Directions for this task: Everything from the line containing "# Screws of the case and the drawer" to the line containing "bpy.data.objects.remove(obj)", both lines included, must be copied exactly; nothing else should be.

Given records:
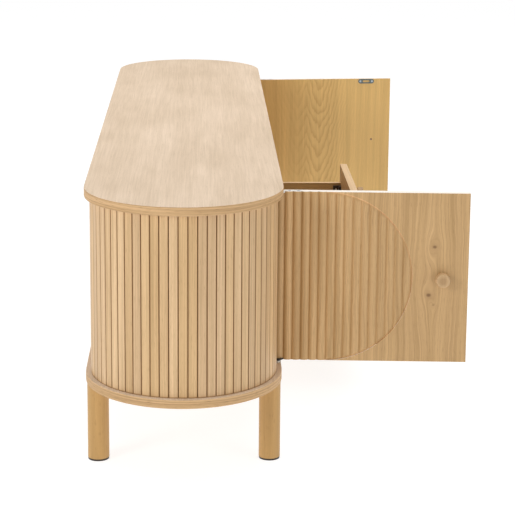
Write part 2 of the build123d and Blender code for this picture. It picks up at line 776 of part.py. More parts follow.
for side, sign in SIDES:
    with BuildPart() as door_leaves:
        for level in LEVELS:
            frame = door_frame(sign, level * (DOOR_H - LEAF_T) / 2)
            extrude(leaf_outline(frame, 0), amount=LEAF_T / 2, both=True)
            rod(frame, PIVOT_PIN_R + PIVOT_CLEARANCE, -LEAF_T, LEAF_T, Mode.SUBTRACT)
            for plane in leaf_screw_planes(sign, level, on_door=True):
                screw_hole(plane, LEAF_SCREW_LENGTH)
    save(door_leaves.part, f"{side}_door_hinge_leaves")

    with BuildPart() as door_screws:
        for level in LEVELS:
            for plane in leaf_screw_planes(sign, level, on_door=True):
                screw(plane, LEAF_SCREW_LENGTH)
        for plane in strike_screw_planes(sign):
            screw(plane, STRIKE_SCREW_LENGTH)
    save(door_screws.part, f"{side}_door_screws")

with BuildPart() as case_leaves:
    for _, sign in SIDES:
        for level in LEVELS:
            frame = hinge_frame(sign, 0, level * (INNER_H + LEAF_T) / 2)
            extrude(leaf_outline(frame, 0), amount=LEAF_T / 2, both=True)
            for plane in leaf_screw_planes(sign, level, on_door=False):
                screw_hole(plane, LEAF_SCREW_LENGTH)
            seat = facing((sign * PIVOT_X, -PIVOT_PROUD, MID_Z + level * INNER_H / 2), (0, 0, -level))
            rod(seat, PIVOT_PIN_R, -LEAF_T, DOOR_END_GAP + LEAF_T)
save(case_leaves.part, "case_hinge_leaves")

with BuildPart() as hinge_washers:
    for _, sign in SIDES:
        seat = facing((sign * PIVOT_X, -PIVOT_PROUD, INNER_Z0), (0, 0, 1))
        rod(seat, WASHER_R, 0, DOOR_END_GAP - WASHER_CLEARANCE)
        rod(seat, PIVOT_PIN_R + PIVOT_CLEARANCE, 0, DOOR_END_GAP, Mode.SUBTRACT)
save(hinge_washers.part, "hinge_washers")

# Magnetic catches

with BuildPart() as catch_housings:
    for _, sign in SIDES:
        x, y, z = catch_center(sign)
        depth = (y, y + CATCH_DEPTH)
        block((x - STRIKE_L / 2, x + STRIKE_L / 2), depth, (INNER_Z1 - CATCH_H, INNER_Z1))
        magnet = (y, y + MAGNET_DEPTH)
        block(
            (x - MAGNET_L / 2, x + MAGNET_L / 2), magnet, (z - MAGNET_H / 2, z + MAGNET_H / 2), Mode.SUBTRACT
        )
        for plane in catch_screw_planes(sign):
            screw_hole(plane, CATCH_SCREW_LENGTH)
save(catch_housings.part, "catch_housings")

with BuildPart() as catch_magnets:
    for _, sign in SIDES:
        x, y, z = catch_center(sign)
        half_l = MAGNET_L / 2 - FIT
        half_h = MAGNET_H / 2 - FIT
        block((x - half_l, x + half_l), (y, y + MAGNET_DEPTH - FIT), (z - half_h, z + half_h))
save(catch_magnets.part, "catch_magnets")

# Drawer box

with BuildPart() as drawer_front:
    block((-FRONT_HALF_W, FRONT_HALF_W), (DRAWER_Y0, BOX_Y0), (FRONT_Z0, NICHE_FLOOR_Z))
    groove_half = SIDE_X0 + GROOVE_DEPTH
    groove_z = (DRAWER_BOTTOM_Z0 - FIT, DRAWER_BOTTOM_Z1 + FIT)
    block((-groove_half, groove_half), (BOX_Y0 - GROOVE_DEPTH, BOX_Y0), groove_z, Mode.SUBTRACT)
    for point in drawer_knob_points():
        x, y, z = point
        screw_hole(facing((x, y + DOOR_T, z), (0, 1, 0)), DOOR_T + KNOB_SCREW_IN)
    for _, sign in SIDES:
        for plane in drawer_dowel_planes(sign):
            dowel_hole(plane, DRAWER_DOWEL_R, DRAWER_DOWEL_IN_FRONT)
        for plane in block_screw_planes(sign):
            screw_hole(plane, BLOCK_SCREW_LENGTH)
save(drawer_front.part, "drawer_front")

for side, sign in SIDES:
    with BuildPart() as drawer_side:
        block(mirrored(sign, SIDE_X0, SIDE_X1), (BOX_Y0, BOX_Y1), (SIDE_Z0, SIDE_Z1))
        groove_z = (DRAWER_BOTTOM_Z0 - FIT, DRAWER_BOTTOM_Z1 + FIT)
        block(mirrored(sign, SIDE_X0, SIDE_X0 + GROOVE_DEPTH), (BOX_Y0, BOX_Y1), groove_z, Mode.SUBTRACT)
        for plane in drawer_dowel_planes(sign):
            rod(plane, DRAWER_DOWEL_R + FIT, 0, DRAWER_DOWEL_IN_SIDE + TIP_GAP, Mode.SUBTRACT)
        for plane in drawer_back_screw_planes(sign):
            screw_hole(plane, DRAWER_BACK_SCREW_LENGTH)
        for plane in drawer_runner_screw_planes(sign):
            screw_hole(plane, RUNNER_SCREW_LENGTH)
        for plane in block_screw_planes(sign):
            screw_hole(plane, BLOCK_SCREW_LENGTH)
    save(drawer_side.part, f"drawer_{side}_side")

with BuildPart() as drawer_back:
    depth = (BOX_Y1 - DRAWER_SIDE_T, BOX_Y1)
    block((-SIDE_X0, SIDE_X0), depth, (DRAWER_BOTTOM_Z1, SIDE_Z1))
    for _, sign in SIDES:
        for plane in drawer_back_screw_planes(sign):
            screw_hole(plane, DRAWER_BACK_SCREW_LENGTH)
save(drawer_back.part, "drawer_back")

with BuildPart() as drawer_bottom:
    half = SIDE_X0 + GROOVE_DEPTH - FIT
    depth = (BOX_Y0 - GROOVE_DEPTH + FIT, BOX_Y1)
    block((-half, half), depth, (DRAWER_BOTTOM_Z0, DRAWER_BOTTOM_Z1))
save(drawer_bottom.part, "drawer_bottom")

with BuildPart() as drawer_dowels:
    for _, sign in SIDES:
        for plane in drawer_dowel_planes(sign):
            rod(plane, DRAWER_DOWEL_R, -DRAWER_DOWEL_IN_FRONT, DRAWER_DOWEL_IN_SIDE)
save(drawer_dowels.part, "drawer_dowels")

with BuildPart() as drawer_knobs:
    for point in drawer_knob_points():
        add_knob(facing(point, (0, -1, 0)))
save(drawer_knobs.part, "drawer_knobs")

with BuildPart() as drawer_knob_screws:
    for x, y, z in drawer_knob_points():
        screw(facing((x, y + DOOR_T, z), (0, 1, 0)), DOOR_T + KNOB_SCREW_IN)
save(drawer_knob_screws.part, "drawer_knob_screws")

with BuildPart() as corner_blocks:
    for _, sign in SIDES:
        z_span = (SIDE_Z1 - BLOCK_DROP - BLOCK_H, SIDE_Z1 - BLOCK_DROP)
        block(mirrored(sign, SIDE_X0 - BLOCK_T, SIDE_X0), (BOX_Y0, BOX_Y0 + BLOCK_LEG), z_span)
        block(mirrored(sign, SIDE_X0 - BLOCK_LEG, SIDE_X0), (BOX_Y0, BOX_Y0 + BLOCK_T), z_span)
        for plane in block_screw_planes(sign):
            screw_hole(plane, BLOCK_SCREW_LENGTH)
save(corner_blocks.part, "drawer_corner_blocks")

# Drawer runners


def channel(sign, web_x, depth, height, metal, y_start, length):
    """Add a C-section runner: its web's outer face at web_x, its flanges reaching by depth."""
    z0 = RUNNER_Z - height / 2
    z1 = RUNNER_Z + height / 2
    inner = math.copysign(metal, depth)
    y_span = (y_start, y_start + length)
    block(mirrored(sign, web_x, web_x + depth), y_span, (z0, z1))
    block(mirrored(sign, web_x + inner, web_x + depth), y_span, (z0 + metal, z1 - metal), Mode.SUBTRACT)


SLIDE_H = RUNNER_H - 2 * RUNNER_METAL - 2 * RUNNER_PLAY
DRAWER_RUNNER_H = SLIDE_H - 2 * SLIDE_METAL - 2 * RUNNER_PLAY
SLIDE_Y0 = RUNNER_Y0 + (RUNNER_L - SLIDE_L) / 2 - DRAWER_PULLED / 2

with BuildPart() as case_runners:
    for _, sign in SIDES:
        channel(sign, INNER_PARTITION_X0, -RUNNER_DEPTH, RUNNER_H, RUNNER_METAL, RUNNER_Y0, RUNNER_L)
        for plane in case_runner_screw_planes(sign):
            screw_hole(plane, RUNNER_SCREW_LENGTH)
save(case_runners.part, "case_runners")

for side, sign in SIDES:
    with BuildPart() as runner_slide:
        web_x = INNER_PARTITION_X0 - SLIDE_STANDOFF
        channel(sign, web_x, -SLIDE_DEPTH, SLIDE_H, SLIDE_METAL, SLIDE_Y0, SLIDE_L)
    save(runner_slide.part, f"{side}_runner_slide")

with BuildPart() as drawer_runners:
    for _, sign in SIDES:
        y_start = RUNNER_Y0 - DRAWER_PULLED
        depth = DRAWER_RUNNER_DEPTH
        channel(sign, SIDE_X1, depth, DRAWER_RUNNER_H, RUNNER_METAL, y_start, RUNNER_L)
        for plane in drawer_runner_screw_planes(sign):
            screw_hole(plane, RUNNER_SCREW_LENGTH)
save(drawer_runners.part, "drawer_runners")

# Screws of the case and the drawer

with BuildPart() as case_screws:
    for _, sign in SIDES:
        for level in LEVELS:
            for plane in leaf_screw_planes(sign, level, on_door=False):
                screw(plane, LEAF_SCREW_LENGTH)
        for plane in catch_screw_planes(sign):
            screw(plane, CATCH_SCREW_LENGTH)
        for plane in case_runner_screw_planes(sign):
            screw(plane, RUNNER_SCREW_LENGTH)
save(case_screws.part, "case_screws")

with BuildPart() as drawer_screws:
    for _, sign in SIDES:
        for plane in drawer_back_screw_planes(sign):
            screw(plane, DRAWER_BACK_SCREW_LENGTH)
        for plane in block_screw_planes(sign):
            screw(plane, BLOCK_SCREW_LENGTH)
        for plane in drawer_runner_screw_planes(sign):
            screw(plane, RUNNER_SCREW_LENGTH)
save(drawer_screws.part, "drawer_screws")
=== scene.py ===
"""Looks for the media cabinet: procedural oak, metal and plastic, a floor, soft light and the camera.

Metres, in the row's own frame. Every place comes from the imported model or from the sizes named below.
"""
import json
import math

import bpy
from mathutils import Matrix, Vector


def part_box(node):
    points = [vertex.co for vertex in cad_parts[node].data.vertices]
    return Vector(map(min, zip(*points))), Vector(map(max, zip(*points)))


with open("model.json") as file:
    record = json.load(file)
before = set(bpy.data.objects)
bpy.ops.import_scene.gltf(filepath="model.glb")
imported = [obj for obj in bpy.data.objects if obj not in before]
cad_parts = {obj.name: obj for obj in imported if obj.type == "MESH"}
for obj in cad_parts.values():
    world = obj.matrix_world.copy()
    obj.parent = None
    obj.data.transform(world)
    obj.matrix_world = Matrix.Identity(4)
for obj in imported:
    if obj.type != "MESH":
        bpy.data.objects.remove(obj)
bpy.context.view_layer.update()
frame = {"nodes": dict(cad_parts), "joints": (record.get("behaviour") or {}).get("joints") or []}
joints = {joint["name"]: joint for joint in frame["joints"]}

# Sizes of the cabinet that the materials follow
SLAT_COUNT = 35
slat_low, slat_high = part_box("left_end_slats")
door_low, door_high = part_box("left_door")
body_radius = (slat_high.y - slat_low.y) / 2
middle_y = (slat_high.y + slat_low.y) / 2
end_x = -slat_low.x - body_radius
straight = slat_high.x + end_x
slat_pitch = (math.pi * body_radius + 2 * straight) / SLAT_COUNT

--

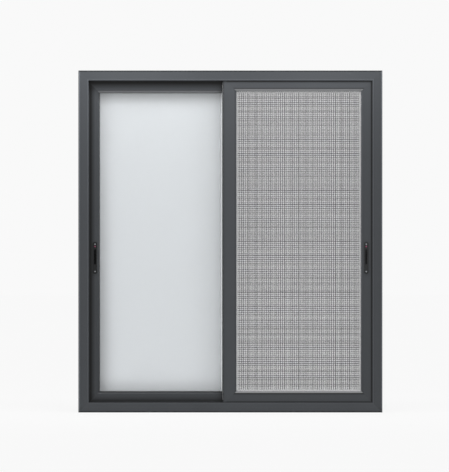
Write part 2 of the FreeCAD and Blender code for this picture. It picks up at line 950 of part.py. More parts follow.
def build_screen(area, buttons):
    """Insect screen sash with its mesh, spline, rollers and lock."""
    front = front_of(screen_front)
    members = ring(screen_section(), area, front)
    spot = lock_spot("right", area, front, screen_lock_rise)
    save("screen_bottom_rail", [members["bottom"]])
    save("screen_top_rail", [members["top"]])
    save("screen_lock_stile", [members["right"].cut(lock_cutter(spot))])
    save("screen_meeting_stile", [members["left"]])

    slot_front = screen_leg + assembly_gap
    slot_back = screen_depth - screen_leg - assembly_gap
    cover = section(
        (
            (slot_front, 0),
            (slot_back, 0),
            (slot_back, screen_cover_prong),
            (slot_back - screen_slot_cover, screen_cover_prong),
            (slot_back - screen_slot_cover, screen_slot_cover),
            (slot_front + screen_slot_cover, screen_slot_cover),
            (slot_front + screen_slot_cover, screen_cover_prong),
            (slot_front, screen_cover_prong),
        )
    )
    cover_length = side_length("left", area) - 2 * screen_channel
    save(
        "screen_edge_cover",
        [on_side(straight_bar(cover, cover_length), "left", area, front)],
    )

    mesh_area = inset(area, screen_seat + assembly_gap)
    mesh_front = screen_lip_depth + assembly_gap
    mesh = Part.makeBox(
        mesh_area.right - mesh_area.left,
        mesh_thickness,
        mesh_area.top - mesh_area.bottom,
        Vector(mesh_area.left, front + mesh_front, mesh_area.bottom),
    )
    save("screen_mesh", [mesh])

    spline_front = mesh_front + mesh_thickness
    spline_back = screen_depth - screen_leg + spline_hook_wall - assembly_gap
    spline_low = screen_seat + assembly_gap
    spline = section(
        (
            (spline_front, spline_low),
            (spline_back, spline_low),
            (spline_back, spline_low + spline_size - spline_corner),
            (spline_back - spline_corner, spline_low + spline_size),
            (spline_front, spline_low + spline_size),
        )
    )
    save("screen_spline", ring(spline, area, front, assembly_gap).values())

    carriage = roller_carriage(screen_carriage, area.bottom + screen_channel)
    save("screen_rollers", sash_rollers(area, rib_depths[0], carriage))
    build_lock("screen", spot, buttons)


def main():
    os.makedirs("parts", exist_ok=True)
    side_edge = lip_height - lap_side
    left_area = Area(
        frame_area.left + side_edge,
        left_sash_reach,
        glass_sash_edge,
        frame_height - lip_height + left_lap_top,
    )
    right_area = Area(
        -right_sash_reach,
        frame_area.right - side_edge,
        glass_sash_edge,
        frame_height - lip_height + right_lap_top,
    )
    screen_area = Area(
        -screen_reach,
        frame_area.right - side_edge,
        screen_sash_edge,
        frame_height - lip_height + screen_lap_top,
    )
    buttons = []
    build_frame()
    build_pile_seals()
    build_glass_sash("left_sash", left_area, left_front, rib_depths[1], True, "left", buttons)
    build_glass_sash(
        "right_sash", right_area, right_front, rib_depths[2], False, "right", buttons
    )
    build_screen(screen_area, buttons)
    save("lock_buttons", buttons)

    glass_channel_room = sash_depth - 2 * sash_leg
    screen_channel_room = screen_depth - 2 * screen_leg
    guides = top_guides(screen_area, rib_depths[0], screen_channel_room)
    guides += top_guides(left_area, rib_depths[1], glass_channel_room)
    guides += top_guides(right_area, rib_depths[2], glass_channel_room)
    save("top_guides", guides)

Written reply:
# Screws of the case and the drawer

with BuildPart() as case_screws:
    for _, sign in SIDES:
        for level in LEVELS:
            for plane in leaf_screw_planes(sign, level, on_door=False):
                screw(plane, LEAF_SCREW_LENGTH)
        for plane in catch_screw_planes(sign):
            screw(plane, CATCH_SCREW_LENGTH)
        for plane in case_runner_screw_planes(sign):
            screw(plane, RUNNER_SCREW_LENGTH)
save(case_screws.part, "case_screws")

with BuildPart() as drawer_screws:
    for _, sign in SIDES:
        for plane in drawer_back_screw_planes(sign):
            screw(plane, DRAWER_BACK_SCREW_LENGTH)
        for plane in block_screw_planes(sign):
            screw(plane, BLOCK_SCREW_LENGTH)
        for plane in drawer_runner_screw_planes(sign):
            screw(plane, RUNNER_SCREW_LENGTH)
save(drawer_screws.part, "drawer_screws")
=== scene.py ===
"""Looks for the media cabinet: procedural oak, metal and plastic, a floor, soft light and the camera.

Metres, in the row's own frame. Every place comes from the imported model or from the sizes named below.
"""
import json
import math

import bpy
from mathutils import Matrix, Vector


def part_box(node):
    points = [vertex.co for vertex in cad_parts[node].data.vertices]
    return Vector(map(min, zip(*points))), Vector(map(max, zip(*points)))


with open("model.json") as file:
    record = json.load(file)
before = set(bpy.data.objects)
bpy.ops.import_scene.gltf(filepath="model.glb")
imported = [obj for obj in bpy.data.objects if obj not in before]
cad_parts = {obj.name: obj for obj in imported if obj.type == "MESH"}
for obj in cad_parts.values():
    world = obj.matrix_world.copy()
    obj.parent = None
    obj.data.transform(world)
    obj.matrix_world = Matrix.Identity(4)
for obj in imported:
    if obj.type != "MESH":
        bpy.data.objects.remove(obj)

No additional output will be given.